Direction ▸ Using the data beneath this instruction, retype only the lines from the one that contains "for name, shape" down to the one that contains "points = [vertex.co", both included, exactly as they appear.

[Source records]
>>>>
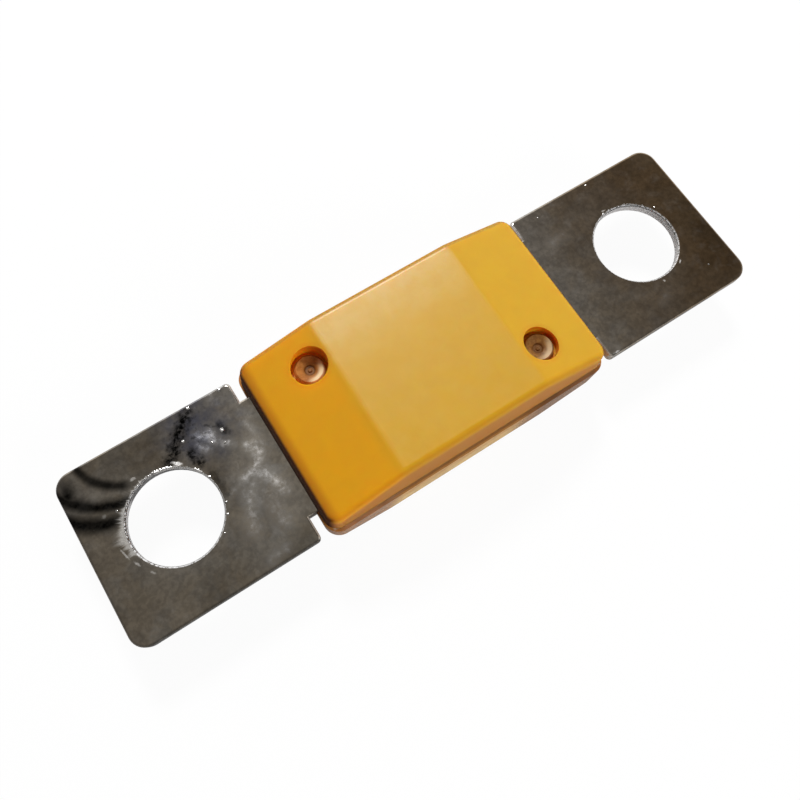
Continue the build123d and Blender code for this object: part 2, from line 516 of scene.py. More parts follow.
# %% Plated strip, streaks
SOOT = [  # points, half width and strength: the black streak above the near hole, and marks beside it
    ([(-23.7, 4.35), (-22.2, 5.8), (-20.4, 7.6)], 0.95, 1.0),
    ([(-21.65, 4.1), (-21.35, 3.0)], 0.7, 0.95),
    ([(-19.4, 5.7), (-18.2, 4.95)], 0.18, 0.5),
    ([(-18.4, 5.2), (-18.05, 4.3)], 0.5, 0.75),
    ([(-20.95, 1.6), (-20.75, -0.6)], 0.6, 0.5),
]
SMEARS = [  # points, half width and strength of the pale smears
    ([(-16.95, 2.2), (-16.65, 0.9), (-17.5, 0.1), (-18.8, -0.3)], 1.62, 0.95),
    ([(-18.6, -0.3), (-20.6, -0.9)], 1.22, 0.6),
    ([(-17.5, 0.0), (-16.9, -1.2), (-16.4, -2.8)], 1.69, 1.0),
    ([(-17.6, -0.2), (-18.7, -1.4)], 1.49, 0.7),
    ([(-19.0, -1.6), (-20.4, -4.6)], 2.03, 0.85),
    ([(-17.8, -3.7), (-17.6, -5.4)], 2.29, 0.75),
    ([(-20.2, -7.6), (-18.8, -7.35)], 1.35, 0.8),
    ([(-20.5, 5.2), (-19.6, 5.0), (-19.3, 4.1)], 1.15, 1.1),
    ([(-20.7, 4.3), (-20.3, 3.8)], 1.0, 0.85),
    ([(-18.8, 3.45), (-18.5, 3.3)], 0.65, 1.1),
    ([(-18.6, 3.4), (-18.2, 3.0)], 1.1, 0.5),
    ([(-16.2, 4.0), (-16.0, 1.5)], 1.1, 0.5),
    ([(18.2, 4.3), (19.6, 4.5)], 1.3, 0.45),
    ([(23.4, -6.4), (24.4, -5.9)], 1.0, 0.5),
    ([(15.75, 8.3), (15.75, 6.4)], 0.4, 1.4),
]


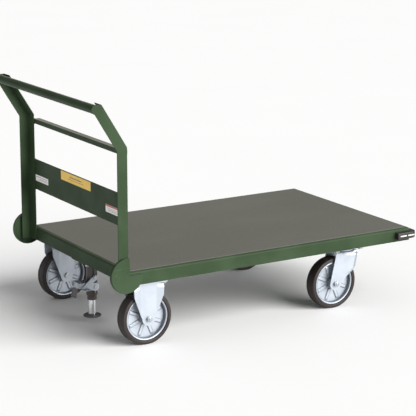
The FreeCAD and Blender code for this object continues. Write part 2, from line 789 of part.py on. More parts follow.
def make_pedal():
    bend_x, bend_z = pedal_bend()
    half_arm = pedal_arm / 2.0
    pedal = None
    for sign in (-1, 1):
        inner = sign * cheek_inner
        outer = sign * cheek_outer
        cheek = capsule(pedal_x, pedal_pivot_height, pedal_boss, bend_x, bend_z, half_arm,
                        min(inner, outer), max(inner, outer))
        hole = cylinder_y(pedal_x, pedal_pivot_height, pin_radius + pin_clearance,
                          min(inner, outer), max(inner, outer))
        cheek = cheek.cut(hole)
        pedal = cheek if pedal is None else pedal.fuse(cheek)
    bridge = box(bend_x - pedal_sheet, bend_x + pedal_sheet, -cheek_outer, cheek_outer,
                 bend_z - half_arm, bend_z + half_arm)
    half_tongue = tongue_width / 2.0
    tongue = prism_y(tongue_outline(pedal_sheet, 0.0, tongue_length), -half_tongue, half_tongue)
    return solid(pedal.fuse(bridge).fuse(tongue))


def make_pedal_boot():
    """Rubber sleeve over the end of the pedal's tongue."""
    half = tongue_width / 2.0
    start = tongue_length - boot_length
    outer = prism_y(tongue_outline(pedal_sheet + 2 * boot_wall, start, tongue_length + boot_wall),
                    -half - boot_wall, half + boot_wall)
    return outer.cut(prism_y(tongue_outline(pedal_sheet, start, tongue_length), -half, half))


def make_release_lever():
    end_x = lock_x - release_reach
    end_z = release_height - release_drop
    arm = capsule(lock_x, release_height, release_boss, end_x, end_z, release_arm / 2.0,
                  -release_outer, -release_inner)
    tread = box(end_x - release_arm / 2.0, end_x + release_tread - release_arm / 2.0,
                -release_outer - release_tread, -release_inner, end_z - pedal_sheet, end_z)
    hole = cylinder_y(lock_x, release_height, pin_radius + pin_clearance, -release_outer, -release_inner)
    return solid(arm.fuse(tread).cut(hole))


def make_nipple():
    """Grease nipple screwed into the housing's wall."""
    shank = cylinder_y(lock_x, nipple_height, nipple_radius, -lock_radius, -lock_radius + pin_set)
    button = cylinder_y(lock_x, nipple_height, nipple_button, -lock_radius - nipple_length, -lock_radius)
    return solid(shank.fuse(button))


# ---------------------------------------------------------------- all nodes
def deck_nodes():
    return {"deck_pan": make_deck_pan(), "deck_mat": make_deck_mat(), "deck_ribs": make_deck_ribs(),
            "cross_channels": make_cross_channels(), "caster_pads": make_caster_pads(),
            "caster_bolts": make_caster_bolts(), "caster_nuts": make_caster_nuts()}


def handle_nodes():
    post = make_post()
    disc = make_foot_disc()
    return {"post_right": post, "post_left": left_of(post),
            "foot_disc_right": disc, "foot_disc_left": left_of(disc),
            "handle_pipe": make_handle_pipe(), "cross_bar": make_cross_bar(),
            "handle_panel": make_handle_panel(),
            "label_white": make_label(panel_reach - white_label_margin - white_label_width,
                                      white_label_width, white_label_bottom, white_label_height),
            "label_yellow": make_label(yellow_label_shift - yellow_label_width / 2.0, yellow_label_width,
                                       yellow_label_bottom, yellow_label_height),
            "label_notice": make_label(notice_label_margin - panel_reach, notice_label_width,
                                       notice_label_bottom, notice_label_height)}


def bumper_nodes():
    bumper = make_bumper()
    return {"bumper_right": bumper, "bumper_left": left_of(bumper), "bumper_strips": make_bumper_strips()}


def wheel_nodes(prefix, x, y):
    nodes = {}
    for name, maker in (("rim", make_rim), ("tyre", make_tyre), ("bearing", make_bearing)):
        piece = maker(x, y)
        nodes[prefix + "_" + name + "_right"] = piece
        nodes[prefix + "_" + name + "_left"] = left_of(piece)
    return nodes


def rigid_nodes():
    fork = make_rigid_fork(rigid_x, rigid_y)
    bolt = make_axle_bolt(rigid_x, rigid_y)
    nut = make_axle_nut(rigid_x, rigid_y)
    nodes = {"rear_fork_right": fork, "rear_fork_left": left_of(fork),
             "rear_axle_bolts": Part.makeCompound([bolt, left_of(bolt)]),
             "rear_axle_nuts": Part.makeCompound([nut, left_of(nut)])}
    nodes.update(wheel_nodes("rear", rigid_x, rigid_y))
    return nodes


def swivel_nodes():
    nodes = {}
    for name, maker in (("swivel_plate", make_swivel_plate), ("swivel_race", make_swivel_race),
                        ("kingpin", make_kingpin), ("front_fork", make_swivel_fork)):
        piece = maker(swivel_x, swivel_y)
        nodes[name + "_right"] = piece
        nodes[name + "_left"] = left_of(piece)
    for name, maker in (("front_axle_bolt", make_axle_bolt), ("front_axle_nut", make_axle_nut)):
        piece = maker(swivel_axle_x, swivel_y)
        nodes[name + "_right"] = piece
        nodes[name + "_left"] = left_of(piece)
    nodes.update(wheel_nodes("front", swivel_axle_x, swivel_y))
    return nodes


def lock_nodes():
    return {"lock_plate": make_lock_plate(), "lock_bolts": make_lock_bolts(),
            "lock_housing": make_lock_housing(), "lock_plunger": make_plunger(),
            "lock_foot": make_lock_foot(), "lock_spring": make_lock_spring(),
            "pedal": make_pedal(), "pedal_boot": make_pedal_boot(), "lever_pins": make_lever_pins(),
            "release_lever": make_release_lever(), "grease_nipple": make_nipple()}


def main():
    os.makedirs("parts", exist_ok=True)
    nodes = {}
    for group in (deck_nodes, handle_nodes, bumper_nodes, rigid_nodes, swivel_nodes, lock_nodes):
        nodes.update(group())
    for name, shape in nodes.items():
        shape.exportStep("parts/" + name + ".step")
        bounds = shape.BoundBox
        print("%-22s solids %2d valid %s volume %.0f x %.1f..%.1f y %.1f..%.1f z %.1f..%.1f" % (
            name, len(shape.Solids), shape.isValid(), shape.Volume,
            bounds.XMin, bounds.XMax, bounds.YMin, bounds.YMax, bounds.ZMin, bounds.ZMax))
    print(len(nodes), "nodes, deck from", round(rear, 2), "to", round(front, 2), "and", deck_height, "high")
    print("rear axle", rigid_x, rigid_y, "swivel axis", swivel_x, swivel_y, "front axle", swivel_axle_x)
    print("lock axis", lock_x, "pedal pivot", pedal_x, pedal_pivot_height, "handle pipe", pipe_centre())


main()
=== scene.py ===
# %% [markdown]
# # A steel platform cart, finished in Blender
#
# The cart is a pressed steel deck on four casters, with a leaning push handle at one end and a foot lock
# under it. Every size and place comes from a packed engineering model, which is loaded first and never
# changed. Blender adds what that model leaves out: rolled edges, press folds, weld beads, rubber and
# plating. Each step first says what the piece is and why it is made in this way.

# %% Load the frame
import bmesh
import bpy
import json
import math
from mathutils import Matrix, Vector


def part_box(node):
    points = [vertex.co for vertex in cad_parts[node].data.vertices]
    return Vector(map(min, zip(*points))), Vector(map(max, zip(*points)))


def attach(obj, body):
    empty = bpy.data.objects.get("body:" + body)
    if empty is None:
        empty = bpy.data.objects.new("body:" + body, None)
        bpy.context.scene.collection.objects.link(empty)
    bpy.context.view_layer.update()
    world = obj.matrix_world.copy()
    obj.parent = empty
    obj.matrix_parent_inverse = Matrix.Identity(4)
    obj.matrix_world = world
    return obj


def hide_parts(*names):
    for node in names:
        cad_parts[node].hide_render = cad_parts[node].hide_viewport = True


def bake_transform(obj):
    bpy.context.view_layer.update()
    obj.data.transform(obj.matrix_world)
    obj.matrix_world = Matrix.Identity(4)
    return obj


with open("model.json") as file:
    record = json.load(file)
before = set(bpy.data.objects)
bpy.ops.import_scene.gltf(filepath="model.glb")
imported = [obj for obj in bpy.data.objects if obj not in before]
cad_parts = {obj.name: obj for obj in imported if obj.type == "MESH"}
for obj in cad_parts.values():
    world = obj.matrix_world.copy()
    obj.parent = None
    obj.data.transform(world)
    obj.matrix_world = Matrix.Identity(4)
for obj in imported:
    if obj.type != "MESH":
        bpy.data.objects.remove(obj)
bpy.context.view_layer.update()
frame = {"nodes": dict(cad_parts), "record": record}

record = frame["record"]
node_body = {node: body for body, nodes in record["behaviour"]["bodies"].items() for node in nodes}

# %% [markdown]
# ## Places
#
# A node's box gives its lowest and highest corner, so the middle of a wheel, the height of the deck or the
# rear face of the rail are read from the frame, never typed in. Blender works in metres, and a maker
# thinks of a sheet in millimetres, so one small constant keeps both readable.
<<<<
The completed task ▸
    for name, shape in nodes.items():
        shape.exportStep("parts/" + name + ".step")
        bounds = shape.BoundBox
        print("%-22s solids %2d valid %s volume %.0f x %.1f..%.1f y %.1f..%.1f z %.1f..%.1f" % (
            name, len(shape.Solids), shape.isValid(), shape.Volume,
            bounds.XMin, bounds.XMax, bounds.YMin, bounds.YMax, bounds.ZMin, bounds.ZMax))
    print(len(nodes), "nodes, deck from", round(rear, 2), "to", round(front, 2), "and", deck_height, "high")
    print("rear axle", rigid_x, rigid_y, "swivel axis", swivel_x, swivel_y, "front axle", swivel_axle_x)
    print("lock axis", lock_x, "pedal pivot", pedal_x, pedal_pivot_height, "handle pipe", pipe_centre())


main()
=== scene.py ===
# %% [markdown]
# # A steel platform cart, finished in Blender
#
# The cart is a pressed steel deck on four casters, with a leaning push handle at one end and a foot lock
# under it. Every size and place comes from a packed engineering model, which is loaded first and never
# changed. Blender adds what that model leaves out: rolled edges, press folds, weld beads, rubber and
# plating. Each step first says what the piece is and why it is made in this way.

# %% Load the frame
import bmesh
import bpy
import json
import math
from mathutils import Matrix, Vector


def part_box(node):
    points = [vertex.co for vertex in cad_parts[node].data.vertices]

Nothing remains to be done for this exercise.